If creativity and invention are synonymous, does that mean necessity is the mother of all creativity?Does that mean too, that in order to access my creativity I need to collect the experiences of my life, ponder them, and trust that when the idea is ripe and ready to give birth to creation, that it will?
Creating is an act of faith. It’s that simple. If you want to create, you must know that you are an inventor, and that pen to paper, knife to cutting board, actor to camera, you will create. Education is a wonderful thing. The power of an experienced gifted hand is transformational. But it is not vital. It is not the key that opens to door to paradise. Practice is. If you are an inventor, then you must understand that half of the invention is your outside experience, and the other half is tinkering until one day, you surprise even yourself with your invention. Invention: having brought something, even a concept, from non-being to being. The creator must use this recipe and this recipe only: creation is equal parts experience and practice until one day the creation is birthed. It’s important to remember that something new can render something old and still be new. This is how as human beings we learn. In fact, usually when one attempts to capture one thing they capture something else entirely like when Three-Michelin-star chef Massimo Bottura’s “Oops! I dropped the lemon tart” dish was created by accident. Was it by accident? Sure, the infamous dish (as you can imagine the story) was an accident that evolved into an artistic splatter. But had Bottura dedicated his whole life to practicing his trade? Yes. The ability to see the lemon tart, an old idea, in new eyes is now his trademark, his creation, and one of his wildest and most appreciated inventions.

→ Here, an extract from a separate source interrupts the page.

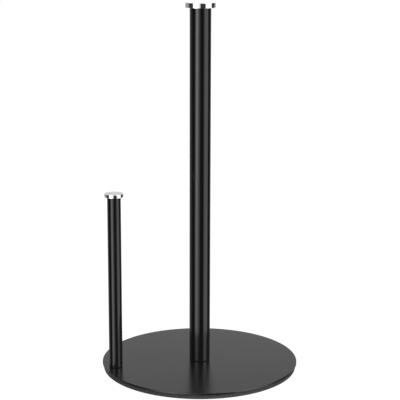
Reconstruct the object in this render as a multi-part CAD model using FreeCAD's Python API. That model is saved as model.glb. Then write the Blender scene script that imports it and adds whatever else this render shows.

I get that trying to always grasp at things can be tiring, especially because stripped bare, living things are dying things, too. But I still believe that not only is it okay to hold on to things, there’s something much bigger going on. Grasping is part of who we are as creative beings. These things that we grasp, experiences we hold, try imagining them as pieces for a scrapbook you’re making, inspiring pieces to render in the process of creating something new.